Short task
Stop after the line containing "return frame_of(Vector(place) +": print each line exactly from the first line of the listing up to that point.

Data shown
⟨

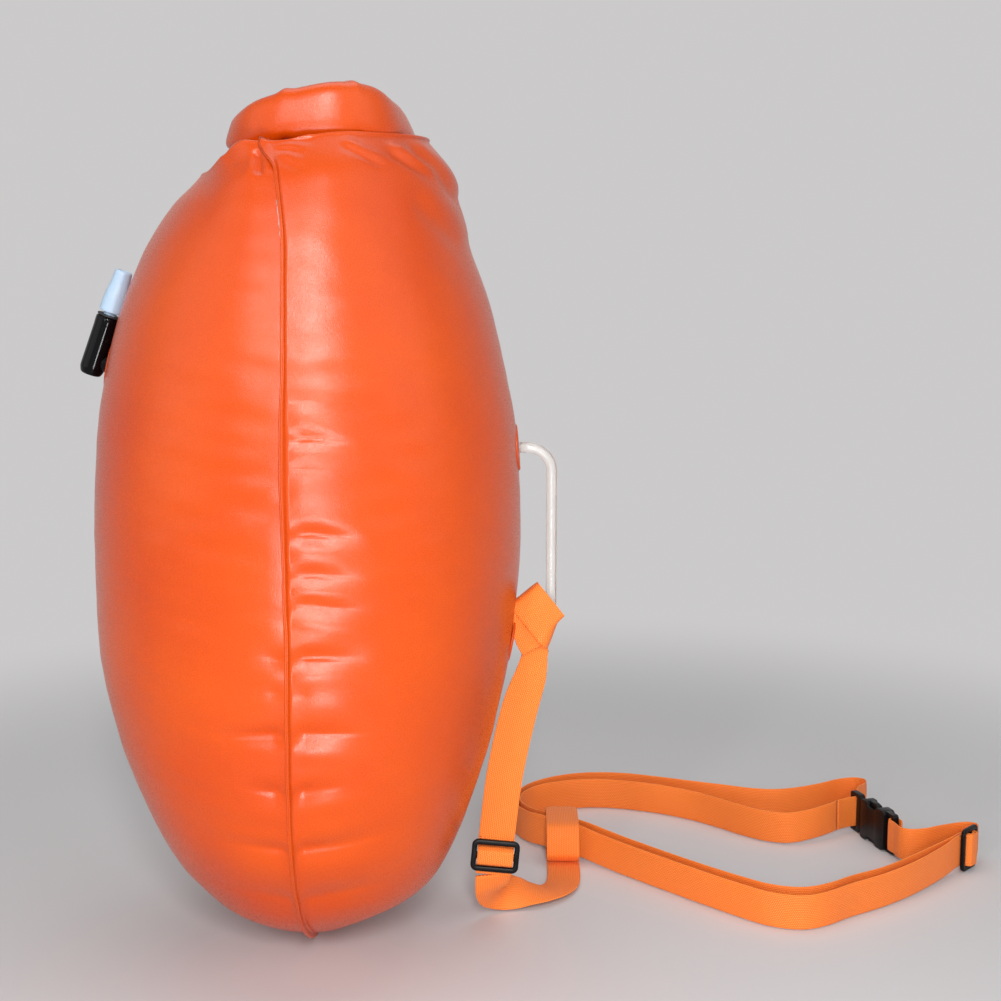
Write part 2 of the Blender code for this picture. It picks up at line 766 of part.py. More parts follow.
def build_roll():
    """The rolled mouth: a flattened roll bent into a ring, with the stiffening strip inside it."""
    path, out, up, _ = ring_stations(RING_OPEN_HALF_ANGLE, ROLL_STEPS)
    outline = rounded_rectangle(ROLL_THICKNESS / 2, ROLL_HEIGHT / 2, ROLL_CORNER, ROLL_CORNER_STEPS)
    slot = rounded_rectangle(
        STIFFENER_THICKNESS / 2 + GAP, STIFFENER_HEIGHT / 2 + GAP, STIFFENER_THICKNESS / 2,
        ROLL_CORNER_STEPS,
    )
    sweep("roll_top", path, out, up, outline, ORANGE_FILM, hollow=slot)
    strip = rectangle(STIFFENER_THICKNESS / 2, STIFFENER_HEIGHT / 2)
    sweep("mouth_stiffener", path[1:-1], out[1:-1], up[1:-1], strip, CLEAR_FILM)


def valve_frame():
    """Origin where the leg meets the panel's outer face, X outward and Z up the riser."""
    share = surface_share(VALVE_HEIGHT)
    place = panel_point(-1, share, 0.0)
    normal = panel_normal(-1, share, 0.0)
    return frame_of(Vector(place) + Vector(normal) * FILM, normal, (0, 0, 1))


def build_valve():
    """Elbow, seat, spring and poppet of the oral valve, and the mouthpiece that is pushed to open it."""
    frame = valve_frame()
    place = pivot("valve_place", frame)
    corner = Matrix.Translation((ELBOW_STANDOFF, 0, 0))
    r = RISER_DIAMETER / 2
    bore = RISER_BORE / 2
    top = RISER_HEIGHT
    sleeve = top + SEAL_THICKNESS + GAP + MOUTHPIECE_TRAVEL + GAP
    skirt_end = sleeve - MOUTHPIECE_SKIRT - MOUTHPIECE_TRAVEL
    spider_low = skirt_end - GAP - SPIDER_THICKNESS
    seat_top = spider_low - GAP - SPRING_HEIGHT
    seat_low = seat_top - SEAT_THICKNESS
    edge = RISER_DIAMETER / 8
    elbow = turned(
        "valve_elbow",
        [(0, -ELBOW_FOOT), (r - 2 * edge, -ELBOW_FOOT), (r - edge / 2, edge - ELBOW_FOOT),
         (r, 2 * edge - ELBOW_FOOT), (r, top), (bore, top), (bore, seat_top), (SEAT_BORE / 2, seat_top),
         (SEAT_BORE / 2, seat_low), (bore, seat_low), (bore, 0), (0, 0)],
        corner, BLACK_PLASTIC, place,
    )
    leg = cylinder("leg", (ELBOW_STANDOFF - bore, 0, 0), (-FILM - LEG_INSIDE, 0, 0), LEG_DIAMETER / 2,
                   BLACK_PLASTIC, place)
    way = cylinder("leg_way", (ELBOW_STANDOFF, 0, 0), (-FILM - 2 * LEG_INSIDE, 0, 0), LEG_BORE / 2,
                   BLACK_PLASTIC, place)
    join_into(elbow, leg)
    cut(elbow, way)
    hole = cylinder("film_hole", (ELBOW_STANDOFF, 0, 0), (-ELBOW_STANDOFF, 0, 0), LEG_DIAMETER / 2 + GAP,
                    ORANGE_FILM, place)
    cut(bpy.data.objects["front_panel"], hole)
    seal_low = top + GAP
    seal_high = seal_low + SEAL_THICKNESS
    turned("valve_seal", [(SEAL_BORE / 2, seal_low), (r - GAP, seal_low), (r - GAP, seal_high),
                          (SEAL_BORE / 2, seal_high)], corner, SEAL_RUBBER, place)
    tip = sleeve + MOUTHPIECE_LENGTH
    base_r = MOUTHPIECE_BASE_DIAMETER / 2
    waist_r = MOUTHPIECE_WAIST_DIAMETER / 2
    tip_r = MOUTHPIECE_TIP_DIAMETER / 2
    skirt_r = MOUTHPIECE_SKIRT_DIAMETER / 2
    way_r = MOUTHPIECE_BORE / 2
    turned(
        "mouthpiece",
        [(way_r, skirt_end), (skirt_r, skirt_end), (skirt_r, sleeve), (base_r - GAP, sleeve),
         (base_r, sleeve + MOUTHPIECE_LENGTH / 14), (base_r, sleeve + MOUTHPIECE_LENGTH / 5),
         (waist_r, sleeve + MOUTHPIECE_LENGTH * 0.45), (waist_r, sleeve + MOUTHPIECE_LENGTH * 0.7),
         (tip_r, tip - MOUTHPIECE_LENGTH / 9), (tip_r * 0.9, tip), (way_r, tip)],
        corner, BLUE_PLASTIC, place,
    )
    stem = STEM_DIAMETER / 2
    poppet_top = seat_low - GAP
    spider_top = spider_low + SPIDER_THICKNESS
    poppet = turned(
        "valve_poppet",
        [(0, poppet_top - POPPET_THICKNESS), (POPPET_DIAMETER / 2, poppet_top - POPPET_THICKNESS),
         (POPPET_DIAMETER / 2, poppet_top), (stem, poppet_top), (stem, spider_top), (0, spider_top)],
        corner, BLACK_PLASTIC, place, sides=16,
    )
    arm = block("spider_arm", (ELBOW_STANDOFF - skirt_r, -stem, spider_low),
                (ELBOW_STANDOFF + skirt_r, stem, spider_top), BLACK_PLASTIC, place)
    join_into(poppet, arm)
    build_spring(place, seat_top, spider_low)
    welded_disc("valve_flange", -1, VALVE_HEIGHT, VALVE_FLANGE_RADIUS, VALVE_FLANGE_THICKNESS,
                LEG_DIAMETER / 2 + 2 * GAP, ORANGE_FILM)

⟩

Reply to the exercise
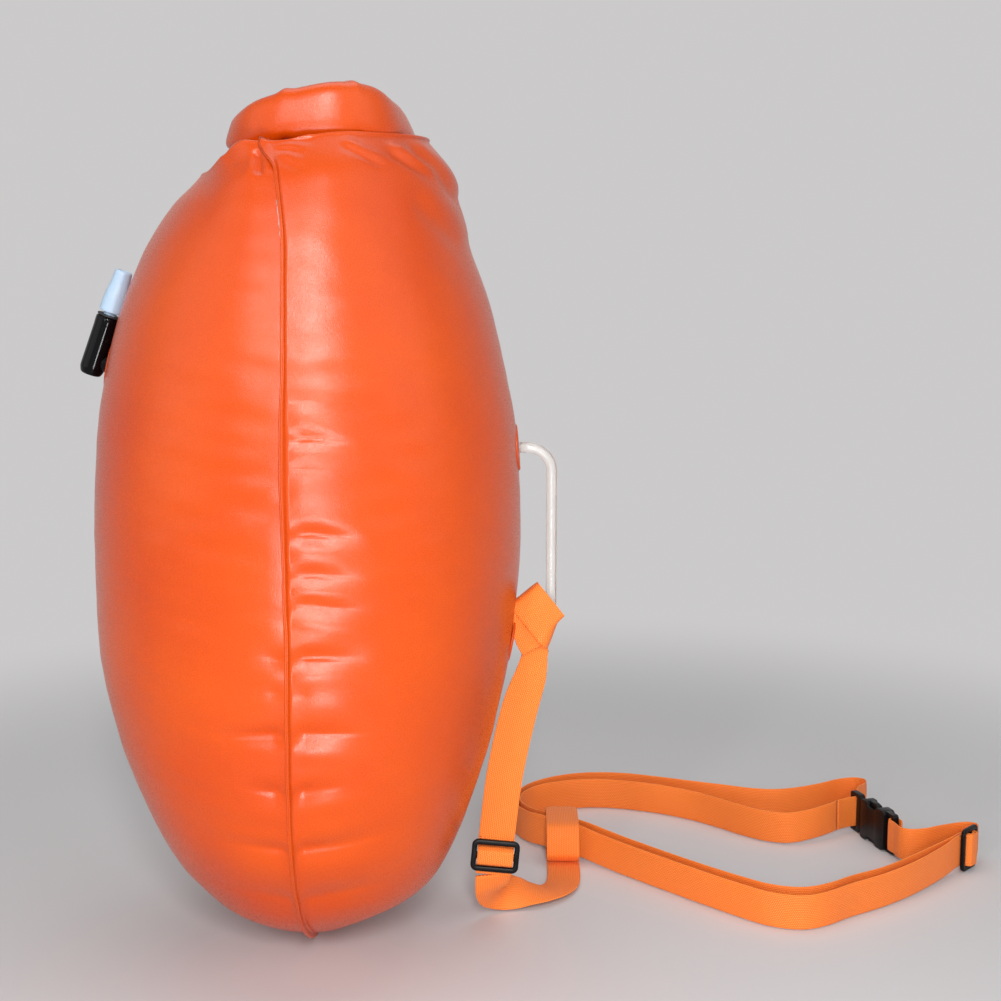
Write part 2 of the Blender code for this picture. It picks up at line 766 of part.py. More parts follow.
def build_roll():
    """The rolled mouth: a flattened roll bent into a ring, with the stiffening strip inside it."""
    path, out, up, _ = ring_stations(RING_OPEN_HALF_ANGLE, ROLL_STEPS)
    outline = rounded_rectangle(ROLL_THICKNESS / 2, ROLL_HEIGHT / 2, ROLL_CORNER, ROLL_CORNER_STEPS)
    slot = rounded_rectangle(
        STIFFENER_THICKNESS / 2 + GAP, STIFFENER_HEIGHT / 2 + GAP, STIFFENER_THICKNESS / 2,
        ROLL_CORNER_STEPS,
    )
    sweep("roll_top", path, out, up, outline, ORANGE_FILM, hollow=slot)
    strip = rectangle(STIFFENER_THICKNESS / 2, STIFFENER_HEIGHT / 2)
    sweep("mouth_stiffener", path[1:-1], out[1:-1], up[1:-1], strip, CLEAR_FILM)


def valve_frame():
    """Origin where the leg meets the panel's outer face, X outward and Z up the riser."""
    share = surface_share(VALVE_HEIGHT)
    place = panel_point(-1, share, 0.0)
    normal = panel_normal(-1, share, 0.0)
    return frame_of(Vector(place) + Vector(normal) * FILM, normal, (0, 0, 1))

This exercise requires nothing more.